News / Opinion / Columns

Schram: Messaging dud on cluster bombs

By Martin Schram
Published: July 19, 2023, 6:01am

On March 2, 2022, the U.S. ambassador to the United Nations stood in front of the iconic green marble backdrop of the United Nations General Assembly and delivered a tough message that the Biden administration wanted all the world to hear.

Today, more than a year later, you can still hear Ambassador Linda Thomas-Greenfield’s speech in its entirety on YouTube: “We have seen videos of Russian forces moving exceptionally lethal weaponry into Ukraine, which has no place on the battlefield. That includes cluster munitions and vacuum bombs, which are banned under the Geneva Convention.”

But you can’t read it in its entirety today in the official transcript.

That’s because, after she spoke, a Biden administration official figured it might be worthwhile to try to come just a bit closer at making their message match reality. After all, while more than 100 countries signed on to the Geneva Convention ban on cluster weapons, Russia and the United States never did.

So two days after Thomas-Greenfield’s firm speech, the State Department deleted her line about how those weapons have “no place on the battlefield” from its official transcript of the speech. The officials also inserted an asterisk, explaining in a footnote that the Geneva Convention ban only applied to using cluster munitions against civilians. Recently, it became clear that from now on, it’s Joe Biden’s asterisk.

In an internationally controversial decision that Biden called difficult but necessary, he announced that he was providing Ukraine with the ground launched cluster munitions that President Volodymyr Zelenskyy has desperately and urgently sought, to drop them on his own land.

The U.S.-supplied, ground launched cluster munitions are to be used only against the Russian troops that have invaded. And they are now literally entrenched in Ukraine territory that Russia seized after more than a year of massive use of Russia’s own cluster artillery and bombs against innocent Ukraine civilians.

I agree with former Defense Secretary Leon Panetta and most other military experts that Biden made the right decision — because he had run out of options. The United States had depleted its available arsenal of non-cluster bomb munitions.

But Biden’s top advisers have squandered the one weapon they always had available — their own wartime message communication, command and control. They failed to fully mobilize an educated public.

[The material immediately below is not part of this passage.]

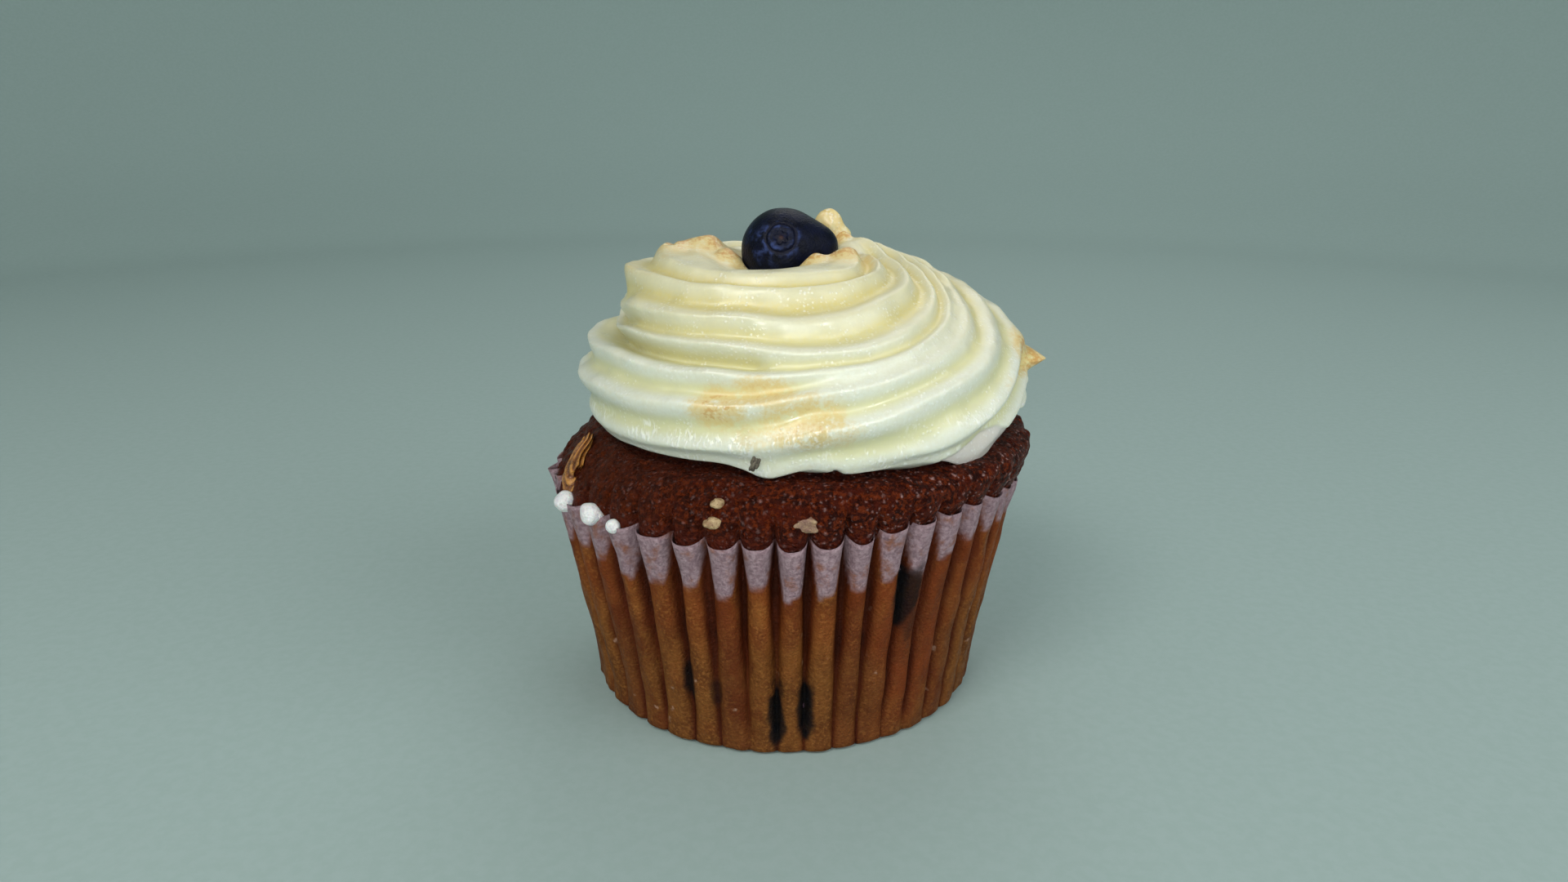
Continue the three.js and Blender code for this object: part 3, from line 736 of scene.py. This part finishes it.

America’s artillery and other weapon production problems were long known by experts. In 2022, the Center for Strategic and International Studies “examined the ability of the defense industrial base to replace inventories in an emergency and found that the process would take many years for most items.”

Biden has not been well served by his policy message and public education experts. For the past year they failed to communicate the huge differences that exist between Russia’s and America’s cluster bombs, which explode in the air and scatter projectiles at targets below.

Russia’s cluster munitions have perilous dud rates of 30 percent to 40 percent — unexploded bombs or grenades that can later explode just as undiscovered land mines often do. The United States cluster munition dud rate is said to be 2.5 percent.

Most importantly, Biden officials have not been publicly explaining just how they intend to assure that Ukraine’s use of U.S. cluster munitions will be only targeted at Russia’s military occupiers. And Biden should promise that, when the war ends, America will join Ukraine in ridding the land of its perilous duds.

Ukraine’s men, women, children and seniors have been helpless when they were targeted by Russia’s cluster bombs. But Russia’s invading and entrenched occupying troops always have a surefire way of no longer being killed or maimed by Ukraine launches of United States cluster munitions: Just end their civilian-slaughtering invasion and go home. Or it’s their asterisk.